Let me clarify the Church's position. Baptism cleanses Original Sin, initiates a covenant relationship with God (that is, the person enters into Christ's divine sonship), infuses a soul with the 7 gifts of the Holy Spirit, and more. But that does not mean a baptized person is "good to go." This person is still free to reject his covenant friendship with Jesus Christ by sinning. No sin can enter heaven (cf. Rev 21:27). While a venial sin weakens our relationship with Christ, a mortal sin breaks it. (See how John distinguishes between the two in 1Jn 5:16-17.) Sincere participation in the Sacrament of Confession, instituted by Christ (in Jn 20:22-23), restores our covenant relationship with God.

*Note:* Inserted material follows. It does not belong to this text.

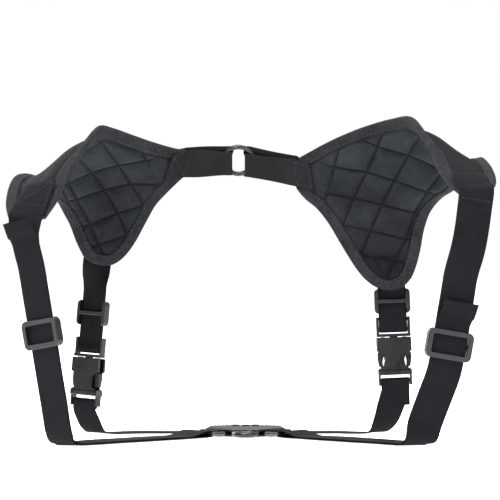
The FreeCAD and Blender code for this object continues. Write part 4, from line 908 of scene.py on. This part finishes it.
def plastic_mat(name, col, rough=0.36, grain=1400.0):
    """Moulded acetal: fine spark-eroded grain, faint flow marks and rubbed gloss."""
    m, nt, b, new = new_mat(name)
    oc = obj_coord(nt)
    g = noise(nt, oc, grain, 2.0)
    flow = noise(nt, oc, 70.0, 4.0)
    lo = tuple(c * 0.8 for c in col)
    hi = tuple(c * 1.35 for c in col)
    nt.links.new(ramp(nt, flow, [(0.3, lo), (0.7, hi)]), b.inputs["Base Color"])
    nt.links.new(ramp(nt, flow, [(0.3, (rough - 0.07,) * 3), (0.7, (rough + 0.12,) * 3)]), b.inputs["Roughness"])
    b.inputs["Specular IOR Level"].default_value = 0.42
    bump(nt, b, g, 0.00005, 0.7)
    return m


def leather_mat(name, dark, light):
    m, nt, b, new = new_mat(name)
    oc = obj_coord(nt)
    v = nt.nodes.new("ShaderNodeTexVoronoi")
    v.inputs["Scale"].default_value = 900.0
    nt.links.new(oc, v.inputs["Vector"])
    n1 = noise(nt, oc, 60.0, 4.0)
    h = math_node(nt, "ADD", v.outputs["Distance"], math_node(nt, "MULTIPLY", n1, 0.5))
    nt.links.new(ramp(nt, math_node(nt, "ADD", math_node(nt, "MULTIPLY", n1, 0.7), math_node(nt, "MULTIPLY", v.outputs["Distance"], 0.4)), [(0.3, dark), (0.8, light)]), b.inputs["Base Color"])
    nt.links.new(ramp(nt, n1, [(0.3, (0.42,) * 3), (0.7, (0.6,) * 3)]), b.inputs["Roughness"])
    b.inputs["Specular IOR Level"].default_value = 0.45
    bump(nt, b, h, 0.00025, 0.7)
    return m


def metal_mat(name, col):
    m, nt, b, new = new_mat(name)
    oc = obj_coord(nt)
    n1 = noise(nt, oc, 300.0, 4.0)
    nt.links.new(ramp(nt, n1, [(0.3, tuple(c * 0.8 for c in col)), (0.7, tuple(c * 1.3 for c in col))]), b.inputs["Base Color"])
    nt.links.new(ramp(nt, n1, [(0.3, (0.3,) * 3), (0.7, (0.42,) * 3)]), b.inputs["Roughness"])
    b.inputs["Metallic"].default_value = 0.9
    bump(nt, b, n1, 0.00003, 0.5)
    return m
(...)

The story of the Prodigal Son demonstrates this. He was in covenant relationship with his father ("saved"), rejected his sonship and blew his inheritance ("unsaved"), but then repented and ran back into the open merciful arms of his father ("saved").
In Peter's second letter (2:20-22), he warns that genuine believers can fall from God's grace and ultimately lose their salvation. The false teachers exemplify such a danger, for they have slid back into wicked ways, even though they were "bought" by the Lord (see also 2Pet 2:1, 1Cor 6:19-20) and "washed" clean of their iniquities (see also Acts 22:16). One who has never known the Christian message is better off than one who has previously embraced it but later chooses to reject it (see also Matt 12:45; Lk 11:26).
Elsewhere, the Bible says we can "fall from grace" (Gal 5:1-5; Heb 12:14-16), be "cut off" from the vine from which we receive divine life (Jn 15:1-6; Rom 11:18-22), have our names removed from the Lamb's book of life (Rev 22:19). It also assures us that if we commit certain sins and do not repent, we will not go to heaven (1Cor 6:9-11, Gal 5:19-21, Eph 5:3-5; Rev 21:6-8).
So, to answer the question "Are you saved?" ... the most completely Scriptural answer would be...
I am already saved (Rom. 8:24, Eph. 2:5–8, Tit. 3:5), but I’m also being saved (1 Cor. 1:18, 2 Cor. 2:15,), and I have the hope that I will be saved (Rom. 5:9–10, Mt. 24:13). Like the apostle Paul I am working out my salvation in fear and trembling (Phil. 2:12), with hopeful confidence in the promises of Christ (Rom. 5:2, 2 Tim. 2:11–13).
It's a process, a journey. Baptism is the first step in the process. But once we grow old enough to sin, the process of sanctification and salvation goes on. And Jesus Christ instituted seven Sacraments (most importantly the Eucharist) to affect this transformation every step of the way. We are saved by his grace alone, but we must cooperate with that grace through faith working in love.